In the intermediate grades, students can share at conferences by using a checklist template for what to share with key points to include and examples of their work that demonstrate where they are in their standards progression. This could include the most recent skill they mastered and what they’re learning next.
Middle school is a great time to learn email etiquette. A quick shift in practice is that instead of the teacher sending announcements home, the students let parents and guardians know about upcoming projects they may need support with. A specific request from the child is really powerful.
High school students can utilize any of these strategies and additionally use persuasive writing to recruit chaperones for events or share with their parents and guardians key successes to celebrate, including credit completion, highlights in learning, or unique experiences or opportunities.

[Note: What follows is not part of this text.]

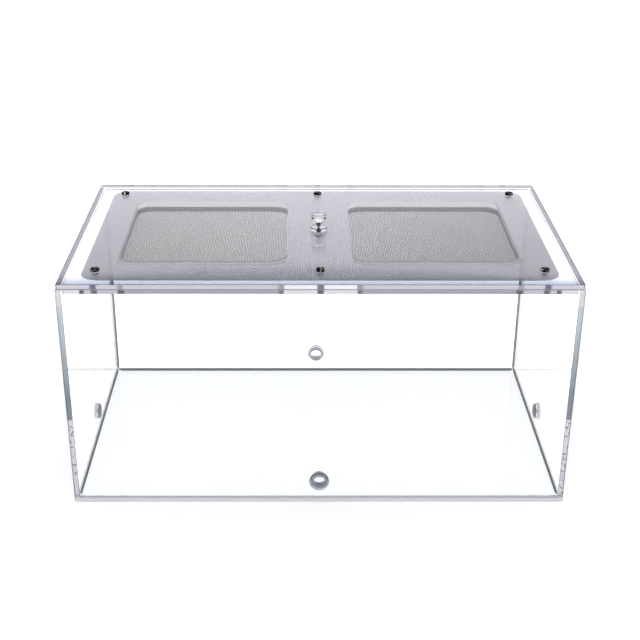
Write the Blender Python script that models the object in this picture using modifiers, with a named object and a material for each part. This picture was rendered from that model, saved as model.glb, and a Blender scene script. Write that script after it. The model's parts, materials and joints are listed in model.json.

Increasing Student Leadership
If shifting standard communication practice from teacher to students seems pretty doable, expansion of student leadership in the relationship with parents and guardians can be a calculated next step. Consider letting students share their learning goals with weekly updates to parents and guardians. This keeps all members of the student’s support team in the loop. There’s an opportunity here for students to articulate strategies they’re using and how their team might support them.
Additionally, when students propose projects or research ideas, they could share this with their parents and guardians for feedback. Quick, simple—and parents and guardians are included, directly offering relationship-building and support opportunities.
It’s about the team—the student’s support team. Why keep the students on the outside? Why have teachers do all the work when the student voice matters as much or even more to the parents/guardians? There’s no doubt that there are times when a teacher needs to lead the conversation, but even then, copying or sharing with the student is often very appropriate. If we put the students at the center of the dialogue about their learning, they have a true opportunity to take more action and own the results.